My farmhouse has occupied nearly every non-working[1], waking minute of my life since we closed on it in October. Sometimes the work is a joy,  as it was yesterday when I was jointing the edges of cherry shelves with a no. 5 Stanley plane in spring sunshine. If there is a more elegant tool than a well-tuned jack plane I haven’t come across it.   Other times the work does indeed feel like a march towards death, as when I pulled rotten plaster and mouse droppings and insulation down on my head in search of something, anything, sound to which I could anchor a new ceiling. Or when I nearly cut the top of my right thumb off reaching blindly into my tool box in search of a phillips screw driver, finding only the edge of an open PEX cutter. That thumb has almost healed enough to allow me to button shirts or buckle carseats without excruciating pain, and this is a good thing, because I’ve recently lost pain-free use of my left index finger to a nasty splinter.

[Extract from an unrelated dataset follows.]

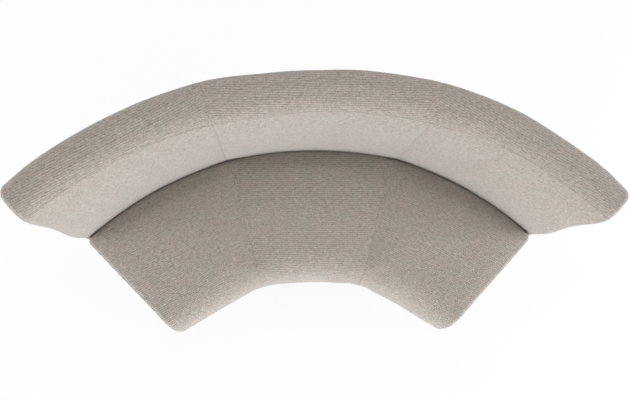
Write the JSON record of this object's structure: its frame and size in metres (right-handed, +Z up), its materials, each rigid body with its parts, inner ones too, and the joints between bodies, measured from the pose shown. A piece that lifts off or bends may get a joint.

But the thing is, my children who are directly in line to someday inherit the farm, its house, its barn, its tools, they love it. On Sunday afternoon I hung a hammock with them at the edge of the woods and the meadow to loaf in the first truly warm day of the spring: “you can read books with them and maybe even snooze a bit with them,” Kerstin told me optimistically as she climbed into the car to run to the grocery store unencumbered. I lay in the bottom of the hammock trying to steal a few moments of sleep, but they quickly imagined the hammock into a ship on the high seas. Small knees and feet and elbows kneeled and stepped and pressed on me as my children took turns climbing to the hammock’s prow to lean out over the prairie grass as a figurehead and to hike out over its nylon gunwale. These inadvertent steps I could mostly ignore, but eventually my children interrupted whatever snatches of sleep (seconds really, definitely not minutes) I had stollen with shark attacks and giant swells that swayed and rolled the hammock-ship. I finally abandoned my attempts to sleep in favor of landing shrieking and laughing sharks.

I love the farm too, now that I’ve had a few moments to enjoy it. Last night I read eighty pages of Nikolaus Butler’s The Hearts of Men for pleasure while my family slept. Sensing that I was reading far too late into the night, I turned off the light exhausted. I couldn’t sleep though, so I got up, made myself some herbal tea, and set up shop to do some writing in my Morris chair. It was the first time I had read for pleasure in a long time and the first time I sat in a chair in the living room, even though I had lived in the house for two weeks. I had often imagined myself reading and writing in the house as I worked on it, and these few stolen minutes late at night were a joy that I paid for with a sort of literary hangover this morning.

[1] Working, here, means reading and summarizing seventeenth-century books of travel as I promised I would do in my fellowship application.